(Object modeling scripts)

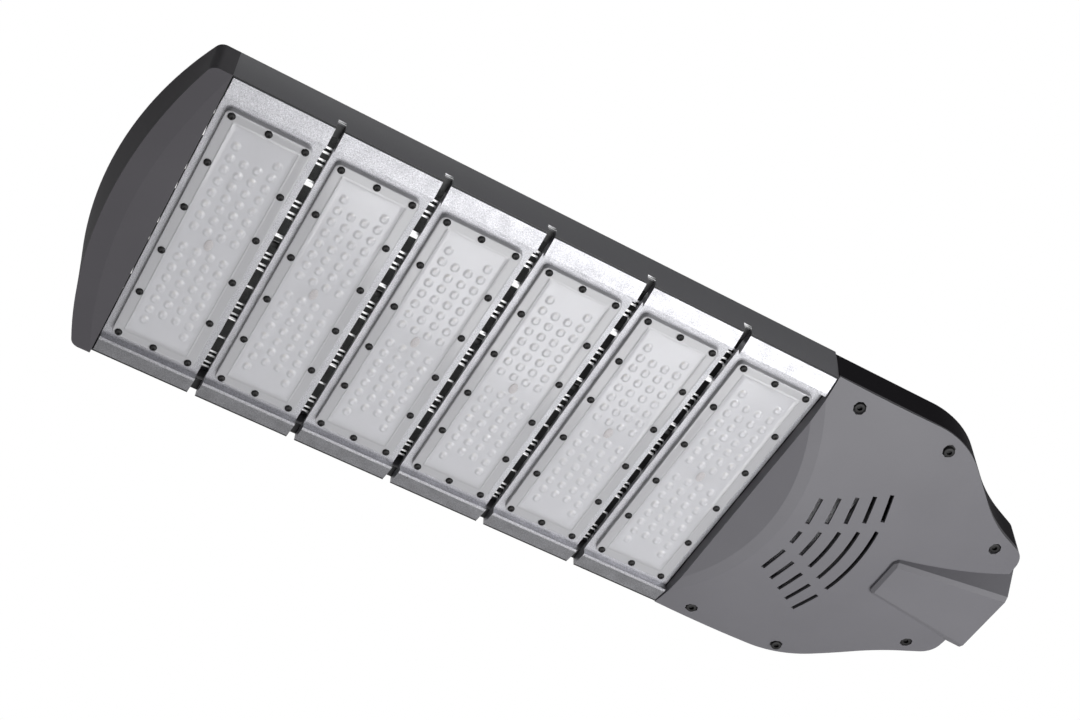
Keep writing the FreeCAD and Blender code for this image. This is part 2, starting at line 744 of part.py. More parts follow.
def crown_section(body, name, x, z, radius, side):
    """Section of what a crown takes away: beyond an arc across Y whose apex is at x and z.
    side is +1 for a roof and -1 for an underside."""
    reach = total(HALF_WIDTH, "Sizes.tool_overhang")
    edge = "(%d * (sqrt((%s)^2 - %s^2) - (%s)))" % (side, radius, reach, radius)
    beyond = "(%d * Sizes.roof_rise)" % side
    points = [(minus(reach), edge), (reach, edge), (reach, beyond), (minus(reach), beyond)]
    section = profile(body, name, "YZ_Plane", points, offset=x, arcs={0: (radius, side)})
    section.setExpression("AttachmentOffset.Base.y", z)
    return section


def crown_strip(body, name, x, z, radius, side, angle):
    """Trims a body to an arc across Y, extruded along X and tilted so that it falls to the rear."""
    section = crown_section(body, name + "Section", x, z, radius, side)
    section.AttachmentOffset = FreeCAD.Placement(section.AttachmentOffset.Base,
                                                 FreeCAD.Rotation(FreeCAD.Vector(1, 0, 0), 1))
    section.setExpression("AttachmentOffset.Rotation.Angle", angle)
    return pocket(body, name, section, "3 * Sizes.housing_length", both_ways=True)


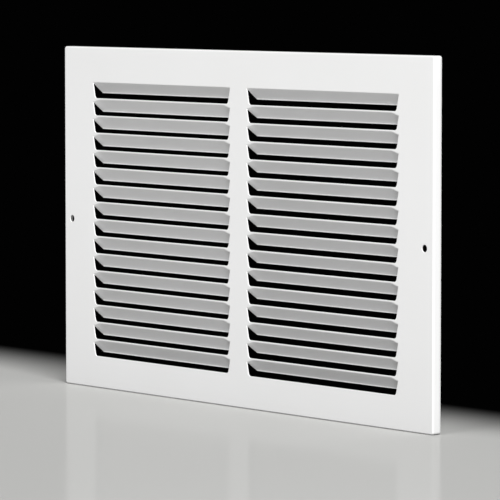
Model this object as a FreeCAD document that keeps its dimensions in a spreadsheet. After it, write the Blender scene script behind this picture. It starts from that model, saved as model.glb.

## [EXERCISE DIRECTIONS]
Each line holding the word "this" counts once; report the total and nothing else.

## [THE REPLY]
2